Fatigue Life Evaluation of Single and Two Riveted Coach Peel Joints Using Strain-Life Criteria

In the present paper, an experimental investigation was carried out to estimate fatigue life of single and double riveted coach peel joints of 2024 aluminum alloy. Load controlled fatigue tests were conducted with load ratio and frequency of 0.1 and 10 Hz, respectively. Observations on failure of coach peel specimens revealed three major failure modes of folded region fracture (A-type), fracture from edge of the rivet hole (B-type) and mixed mode fracture (both of A & B). Although all failure modes contributes equally in single riveted joint, mixed mode fracture was observed as dominant mode in two riveted ones. A numerical approach is applied to estimate fatigue life of single and two riveted coach peel joints. Finite element analysis was performed by ABAQUS commercial software as the first step of this numerical approach in order to estimate stress distribution, stress concentration factor, stress and strain amplitude.
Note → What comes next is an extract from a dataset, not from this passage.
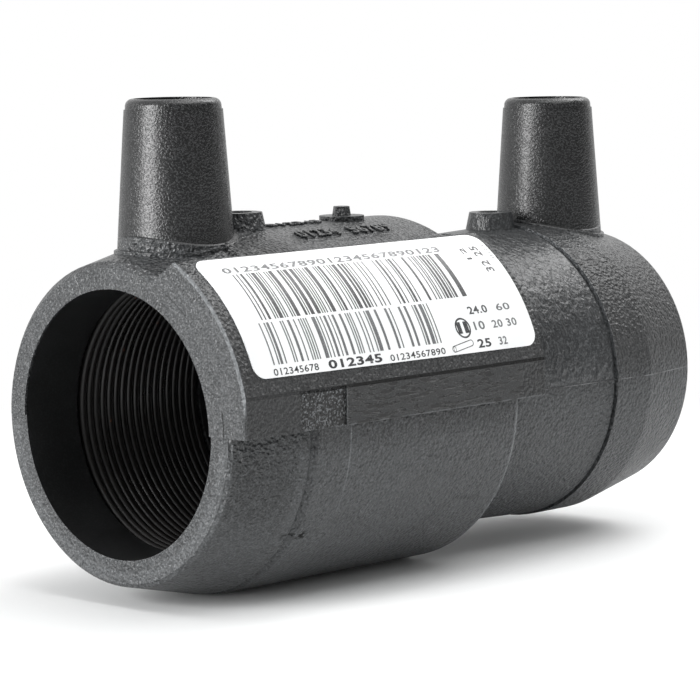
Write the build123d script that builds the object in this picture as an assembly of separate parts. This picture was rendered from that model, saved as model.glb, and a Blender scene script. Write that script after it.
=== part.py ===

Fatigue lives of the coach peel joints were then calculated using three fatigue life theories of Monson-Hirschberg (MH), Smith-Watson-Topper (SWT) and Morrow. Finally, good accordance between numerical and experimental results revealed that the finite element approach combined with fatigue life theories is capable for fatigue life prediction of coach peel joints. It is also concluded that adding a rivet in longitudinal direction to the single riveted coach peel joint decreases the life cycles by increasing the stress concentration factor. Moreover, results of finite element approach showed that Monson-Hirschberg and experimental data has the best agreement in compare with SWT and Morrow.